Put one black ball in each of the selected 4 urns. 1 way of doing this
Select any one urn in 10C1 ways
Place two black balls in these urns. 1 way of doing so
Total number of ways = 10C6 × 4C4 × 10C1
Case 4 : Any of the 6 urns contain one black ball each. Rest of the 4 urns contain one white ball each. Remaining two white balls are placed together in any one urn
As seen in case 3, this gives another 10C6 × 4C4 × 10C1 possibilities
Unlike what happened in case 1 and case 2, no overcounting occurs here
Case 5 : Any of the 5 urns contain one white ball each. Rest of the 5 urns contain one black ball each. Remaining one white ball is placed in any of the 5 urns which already has a white ball. Remaining one black ball is placed in any of the 5 urns which already has a black ball.
(Note that if we place the last white ball and/or the last black ball in urns where a different colour ball is already placed, it will result in overcounting of what we have already taken in case 1, case 2, case 3 and case 4)
5 urns can be selected in 10C5 ways.
Put one white ball in each of the selected 5 urns. 1 way of doing this
Remaining 5 urns can be selected in 5C5 ways.
Put one black ball in each of these 5 urns. 1 way of doing this
Select any one urn which has a white ball in 5C1 ways
place the remaining white ball in this urn. 1 way of doing this
Select any one urn which has a black ball in 5C1 ways
place the remaining black ball in this urn. 1 way of doing this
Total number of ways = 10C5 × 5C5 × 5C1 × 5C1
Therefore, required number of ways
= (10C6×4C4×10C2)+(10C6×4C4×10C2)-(10C6×4C4×6C2)+(10C6×4C4×10C1)
+(10C6×4C4×10C1)+(10C5×5C5×5C1×5C1)
= (10C6×10C2)+(10C6×10C2)-(10C6×6C2)+(10C6×10C1)+(10C6×10C1)+(10C5×5C1×5C1)
= 2(10C6×10C2)-(10C6×6C2)+2(10C6×10C1)+(10C5×5C1×5C1)
= 2(210×45)-(210×15)+2(210×10)+(252×5×5)
= 18900 - 3150 + 4200 + 6300
= 26250

 

[sky2rain]

what happens if you place the balls in front of the urns instead of inside the urns? Just line them up and put them in 1 time instead of 2 times or 12 times? Does this change any consequence? How would I understand your formula then?
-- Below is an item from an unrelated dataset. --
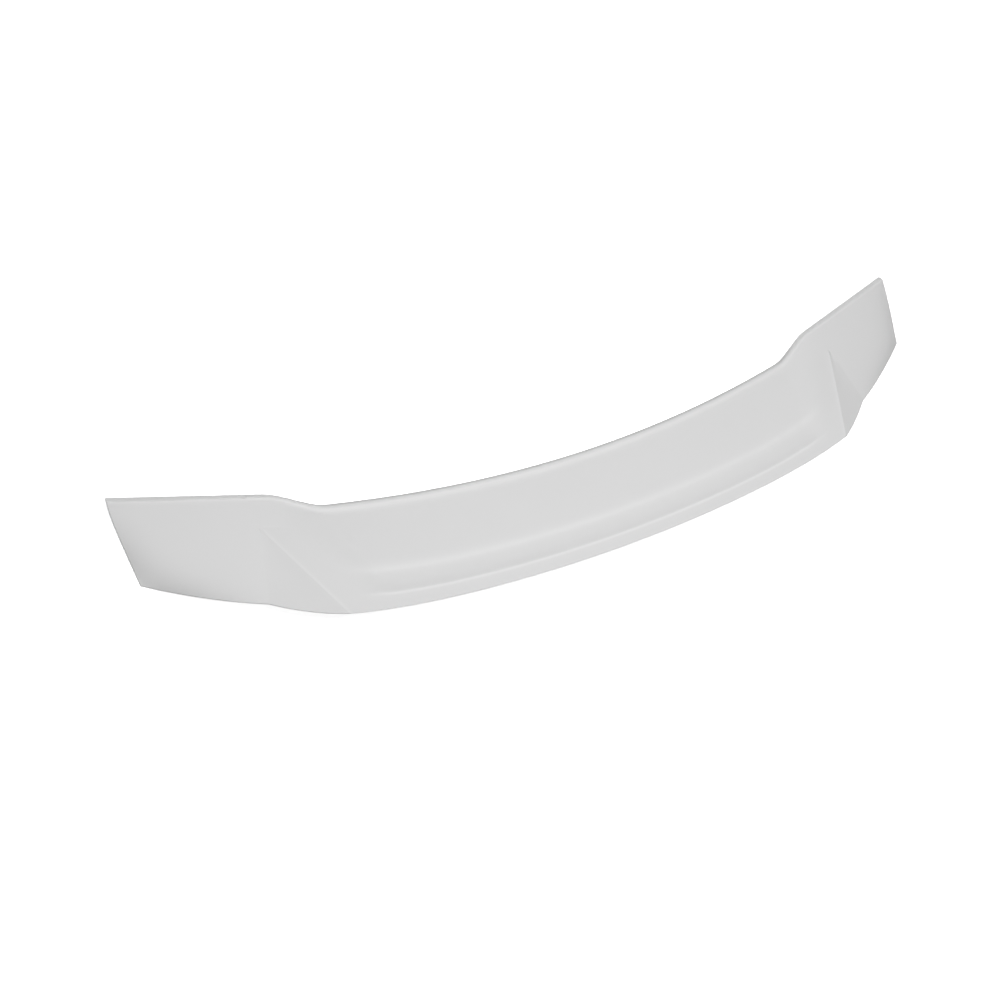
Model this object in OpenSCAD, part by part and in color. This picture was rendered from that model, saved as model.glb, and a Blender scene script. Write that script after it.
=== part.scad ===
// Boot-lid spoiler: one thin moulded shell, open underneath.
// X runs across the car, +Y is forward, Z is up and the rim lies on Z = 0.
// Plan distances called "back" are measured rearward from the wing tips' front corners.

/* [Overall size] */
// Half of the span, at the front corner of a wing tip
half_span = 600; // [520:5:700]
// How far back the trailing lip reaches on the centre line
depth = 243; // [220:1:270]
// Height of the trailing lip along the raised middle
lip_height = 58; // [45:1:75]
// Thickness of the moulded skin
skin = 3; // [2:0.25:4]
// Width of the rim along the front and the tips
rim_width = 5; // [4:0.5:8]
// Rounding along the trailing edge
edge_round = 1.3; // [0.8:0.1:2]
// Rounding along the tips
tip_round = 3; // [1:0.5:4]

/* [Leading edge] */
// How far back the leading edge lies on the centre line
front_bow = 112; // [95:1:125]
// How much of that bow is lost at the inner kink
front_curve = 35; // [20:1:45]
// Half width at the inner end of the kink
kink_inner_x = 367; // [350:1:380]
// Half width at the outer end of the kink
kink_outer_x = 419; // [405:1:430]
// How far back the leading edge lies at the outer end of the kink
kink_outer_back = 48; // [40:1:56]
// Length over which each kink is eased
kink_round = 9; // [4:1:14]
// Height of the surface behind the leading bead
bead_height = 5; // [4:0.5:7]
// How much the bead's crest stands above that surface
bead_rise = 0.7; // [0:0.1:1.2]
// Depth of the bead's front face along the middle
bead_depth = 5; // [4:0.5:9]
// Depth of the bead's front face along the wings
bead_wing_depth = 8; // [4:0.5:10]
// Depth over which the crest falls back to the surface
bead_back = 6; // [4:0.5:9]
// Height of the upright trim at the very edge
edge_height = 0.8; // [0.6:0.1:2]

/* [Trailing lip] */
// Half width of the raised middle, at its rear corners
lip_half = 392; // [370:1:405]
// How much the lip's outline bows over that half width
lip_bow = 30; // [15:1:45]
// Extra turn of the outline just before its corners
lip_corner = 6; // [0:0.5:12]
// Depth of the flat band along the lip
band_depth = 17; // [12:1:22]
// Half width at which the step in front of the band has died out
step_half = 368; // [340:1:380]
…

I think this question is more about line up 12 balls as 9+3 or 8+2+2, and rearrange urns to store them, not really rearranging balls…

you can line them up in one way: wwwww bbbb wbb, and rearranging 10 urns for their storage (but not actually storing them), so by different urns to put to store the same balls, as long as one urn’s ball-in-front is different from previous arrangement, it’s a new arrangement.

 

[sky2rain]

At least you are willing to recognize what’s wrong with (10*10)/2

 

[sky2rain]

Or better yet let me ask this question: 10 identical urns, their known content is 12 balls in them, 6 white and 6 black and at least 1 ball in each urn. Question 1: how many possible patterns do the 12 balls form in 10 identical urns and Question:2 If you want to label the ten urns number 1 to number 10, and the urns become distinct, what total ways are there to label for all possible patterns?


How would I understand your formula then? So your formula is only logical for one problem, not all problems that can give the same final result.

 

[sky2rain]

Or better yet let me ask this question: 10 identical urns, their known content is 12 balls in them, 6 white and 6 black and at least 1 ball in each urn. Question 1: how many possible patterns do the 12 balls form in 10 identical urns and Question:2 If you want to label the ten urns number 1 to number 10, and the urns become distinct, what total ways are there to label for all possible patterns?

Let me just do one pattern: wwwwww +bbb+bbbin1. If you do 10c6, the rest will be 4c3*1c1, so 10c6*4c3*1c1=840. And if you do bbbin1 first, 10c1*9c6*3c3, it still = 840. And if you do bbb first, 10c3*7c6*1c1, it still = 840. So 10c6*4c4*10c2 doesn’t make any sense at all… basically you created so many duplicates yourself by understanding the problem wrongly and then worked so hard to figure out how to exclude them. The number 10 should only appear once in your formula!